Dans la nature, les séries se développent chacune selon son objet propre, sans se mêler ni se confondre (190) ; vient ensuite l’homme qui, disposant en souverain de la terre et de son mobilier, commence, par la transposition des séries naturelles, une seconde création au sein de la création elle-même.

233. L’utilité des séries artificielles ou transposées n’est pas douteuse ; c’est à elles que nous devons, comme j’ai dit, nos arts et notre industrie ; c’est par elles que l’homme civilisé se distingue du barbare. Tandis que celui-ci se couvre de peaux brutes, dort sur la mousse, se cache dans des trous, ne connaît d’ombre que celle des arbres, l’homme policé file le poil des animaux pour s’en mieux couvrir, taille le bois et la pierre pour s’en faire un abri, mesure et divise le sol entre les familles, afin de mieux assurer leur subsistance. — Dans les recueils scientifiques, il est souvent commode d’abandonner l’ordre naturel des faits et des idées, et de leur en substituer un autre : tel est le cas des dictionnaires.

Mais la série artificielle est funeste, lorsqu’au lieu de se présenter comme auxiliaire de la série naturelle, elle la méconnaît et prétend en usurper le rôle. Alors la nature, en lutte avec le génie de l’homme, l’écrase de ses propres inventions ; la science déraisonne, l’industrie est stérile, l’art grimace, le désespoir s’empare de la société devenue sceptique, jusqu’à ce que l’arbitraire de l’homme cède à la nécessité.

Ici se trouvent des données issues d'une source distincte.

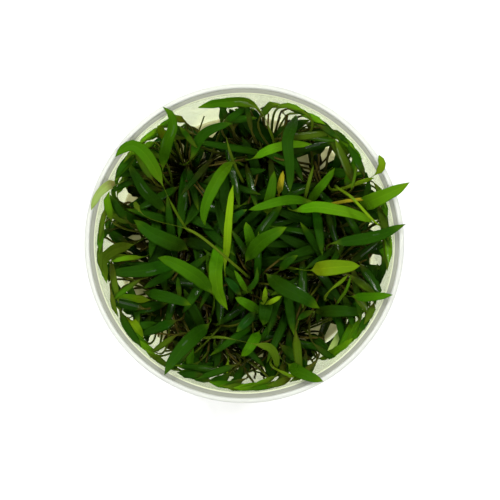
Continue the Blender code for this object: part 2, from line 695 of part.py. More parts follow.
def grow_low_leaves(room):
    """The low leaves of every crown: first the ones that show, then others all round."""
    crowns = [crown_centre(place) for place in CROWN_PLACES]
    grown = [[] for _ in crowns]
    chance = random.Random(LOW_SEED)
    for width, heights, places in LOW_LEAVES:
        points = blade_points(heights, places, 0)
        order = sorted(range(len(crowns)), key=lambda i: np.linalg.norm(crowns[i][:2] - points[0][:2]))
        for index in order[:2]:
            name = f"crown_{index + 1}"
            leaf = place_low_leaf(points, width * MM, crowns[index], name, chance, room)
            if leaf and len(grown[index]) < LEAVES_PER_CROWN:
                grown[index].append(leaf)
                room.add(f"{name}_low_leaf", *leaf_mesh(leaf))
                break
    for index, crown in enumerate(crowns):
        name = f"crown_{index + 1}"
        for attempt in range(LOW_ROUNDS):
            if len(grown[index]) >= LEAVES_PER_CROWN:
                break
            azimuth = attempt * FAN_TURN + index
            reach = chance.uniform(*LOW_REACH)
            points = low_leaf_points(crown, azimuth, reach, chance.uniform(*LOW_TIP_HEIGHTS))
            width = LOW_WIDTH * chance.uniform(*LOW_WIDTHS)
            leaf = place_low_leaf(points, width, crown, name, chance, room)
            if leaf:
                grown[index].append(leaf)
                room.add(f"{name}_low_leaf", *leaf_mesh(leaf))
    return grown


def build_cup(home):
    cup = turned("cup", cup_profile(), CUP_STEPS, home)
    coloured(cup, COLOURS["cup"], CUP_ROUGHNESS, CUP_ALPHA)
    baked(cup)
    shade_round(cup, 30)
    return cup


def build_gel(home, crowns):
    """The gel, with a pocket for the root plug of each crown."""
    gel = turned("gel", gel_profile(), CUP_STEPS, home)
    for crown in crowns:
        pocket = turned("pocket", crown_profile(GAP), CROWN_STEPS, home)
        pocket.location = crown.location
        combine(gel, pocket, "DIFFERENCE")
        bpy.data.objects.remove(pocket)
    coloured(gel, COLOURS["gel"], GEL_ROUGHNESS)
    shade_round(gel, 30)
    return gel


def build_crowns(home):
    crowns = []
    for index, place in enumerate(CROWN_PLACES):
        crown = turned(f"crown_{index + 1}", crown_profile(), CROWN_STEPS, home)
        x, y, _ = crown_centre(place)
        crown.location = (x, y, 0)
        crowns.append(crown)
    return crowns


def build_leaves(home, crowns, cup):
    """All leaves, placed one after another so that each stays clear of those before it."""
    room = Room()
    for thing in (cup, *crowns):
        room.add_object(thing)
    counts = {}
    missing = []
    for number, row in enumerate(UPPER_LEAVES):
        leaf = place_upper_leaf(row, number, room)
        if leaf is None:
            missing.append(number)
            continue
        colour = row[0]
        counts[colour] = counts.get(colour, 0) + 1
        vertices, faces = leaf_mesh(leaf)
        room.add(f"upper_{number}", vertices, faces)
        thing = mesh_object(f"{colour}_leaf_{counts[colour]}", vertices, [], faces, home)
        coloured(thing, COLOURS[colour], LEAF_ROUGHNESS)
    if missing:
        raise ValueError(f"no clear way for upper leaves {missing}")
    for crown, leaves in zip(crowns, grow_low_leaves(room)):
        baked(crown)
        for leaf in leaves:
            vertices, faces = leaf_mesh(leaf)
            low_leaf = mesh_object("low_leaf", vertices, [], faces, home)
            stem = crown.data
            # The exact solver loses the stem where several thin stalks enter it
            combine(crown, low_leaf, "UNION", "MANIFOLD")
            if body_count(crown.data) > 1:
                crown.data = stem
            bpy.data.objects.remove(low_leaf)
        coloured(crown, COLOURS["crown"], LEAF_ROUGHNESS)


def main():
    for thing in list(bpy.data.objects):
        bpy.data.objects.remove(thing)
    home = collection("cryptocoryne_cup")
    cup = build_cup(home)
    crowns = build_crowns(home)
    build_gel(home, crowns)
    build_leaves(home, crowns, cup)


main()
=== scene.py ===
"""Cryptocoryne lucens in a clear growing cup: finish, fine leaves, low growth, gel, cup, light and camera."""

import math
import random

import bmesh
import bpy
import numpy as np
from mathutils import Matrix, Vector
from mathutils.bvhtree import BVHTree


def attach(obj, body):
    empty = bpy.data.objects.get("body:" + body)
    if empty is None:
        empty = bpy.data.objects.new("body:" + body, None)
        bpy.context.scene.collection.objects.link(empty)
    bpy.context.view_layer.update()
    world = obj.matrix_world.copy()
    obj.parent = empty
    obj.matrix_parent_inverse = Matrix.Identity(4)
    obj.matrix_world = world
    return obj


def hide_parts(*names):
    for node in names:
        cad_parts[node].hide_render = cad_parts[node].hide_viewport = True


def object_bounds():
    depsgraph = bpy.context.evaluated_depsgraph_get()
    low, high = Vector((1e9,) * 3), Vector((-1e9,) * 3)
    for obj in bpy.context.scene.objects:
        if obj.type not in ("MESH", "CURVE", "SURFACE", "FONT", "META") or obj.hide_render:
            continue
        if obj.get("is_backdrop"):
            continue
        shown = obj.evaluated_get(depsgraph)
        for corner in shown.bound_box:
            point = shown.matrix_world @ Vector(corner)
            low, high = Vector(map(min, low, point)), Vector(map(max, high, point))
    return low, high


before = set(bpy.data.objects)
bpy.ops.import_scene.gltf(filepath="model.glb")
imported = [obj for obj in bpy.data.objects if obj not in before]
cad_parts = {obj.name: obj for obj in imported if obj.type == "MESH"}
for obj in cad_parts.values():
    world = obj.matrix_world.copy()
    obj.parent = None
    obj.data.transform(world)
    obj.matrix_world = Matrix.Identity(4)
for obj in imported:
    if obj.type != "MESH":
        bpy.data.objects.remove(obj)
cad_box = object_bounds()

MM = 0.001
UP = np.array((0.0, 0.0, 1.0))

# The cup, as the solids have it
RIM_RADIUS = 48 * MM
CUP_HEIGHT = 58 * MM
BASE_RADIUS = 41.6 * MM
WALL = 0.9 * MM
FLOOR = 1.2 * MM
BEAD_WIDTH = 1.4 * MM
BEAD_DEPTH = 3.4 * MM
LEDGE_HEIGHT = 55.8 * MM
LEDGE_WIDTH = 1.6 * MM
ROUND = 0.4 * MM
NECK_RADIUS = RIM_RADIUS - BEAD_WIDTH - LEDGE_WIDTH + WALL
CUP_STEPS = 160
CUP_ROUNDING = 0.6 * MM
# Painted highlight along the neck's inner edge: its width, and how far down the wall it runs
PAINTED_HIGHLIGHT_WIDTH = 0.35 * MM
PAINTED_HIGHLIGHT_DEPTH = 1.2 * MM

GEL_TOP = 12 * MM
GEL_GAP = 0.3 * MM
MENISCUS = 0.8 * MM
MENISCUS_WIDTH = 2.5 * MM
GEL_ROUNDING = 1.0 * MM
GEL_STEPS = 96

CROWN_RADIUS = 2.3 * MM
CROWN_TOP = 17 * MM
ROOT_TIP = 4.5 * MM

# The solids' leaves: half-width and half-height of a stalk, how far a blade is channelled, and how many rings
# of points lie behind the tip of an upper leaf and of a low one
STALK = 0.42 * MM
STALK_RISE = 0.32 * MM
CHANNEL = 0.28
UPPER_RINGS = 6
LOW_RINGS = 4

# A fine leaf's cross-section. Widths of the groove and the midrib are shares of the half-width.
FOLD_CURVED = 0.55
FOLD_STRAIGHT = 0.45
BLADE_THICKNESS = 0.24 * MM
MARGIN_THICKNESS = 0.09 * MM
MIDRIB = 0.16 * MM
MIDRIB_WIDTH = 0.2
GROOVE = 0.07 * MM
GROOVE_WIDTH = 0.12
WAVE = 0.16 * MM
WAVE_LENGTH = 5.2 * MM
THINNEST = 0.06 * MM

# A fine leaf's stations along it and faces across it: upper leaves, leaves between them, and the thicket
FINE_DETAIL = (46, 10)
SMALL_DETAIL = (30, 8)
LOW_DETAIL = (18, 4)
STATION_CURVE = 0.96
LAST_STATION = 0.995

# Where a leaf opens: the width at which it is more than a stalk, and the latest part of its length. The
# stalk takes up this part of the map along the leaf.
OPENS_AT = 1.05
ALWAYS_OPEN_FROM = 0.9
STALK_MAP = 0.25

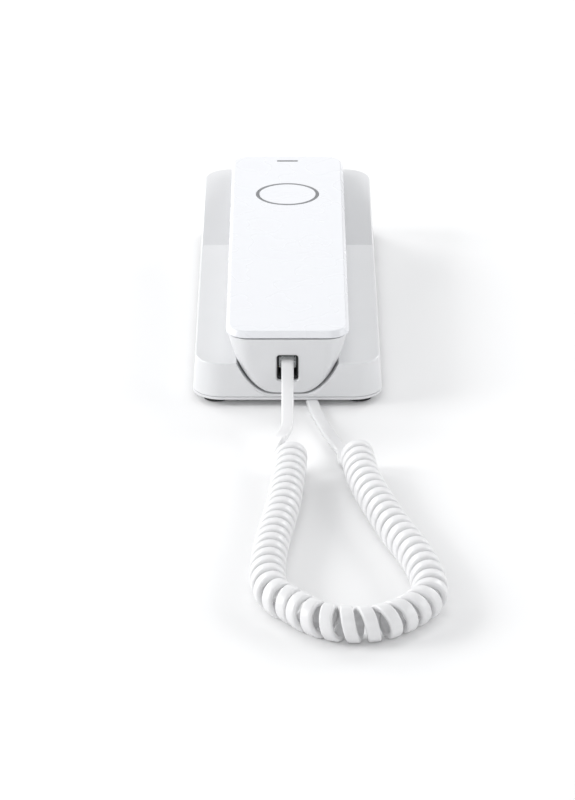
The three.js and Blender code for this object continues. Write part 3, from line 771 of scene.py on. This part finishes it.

Ainsi la division artificielle de la France en quatre-vingt-six départements a eu son utilité pour briser la Gaule féodale et municipale, et lui créer une centralisation vigoureuse : cette œuvre de haute nationalité n’est pas encore achevée ; et cependant il semble à divers symptômes que nous dussions déjà nous préparer à une division plus naturelle du sol, d’après les différences de climats, de race, d’industrie, etc., et ayant pour but de donner à chaque partie de l’État son caractère et sa physionomie.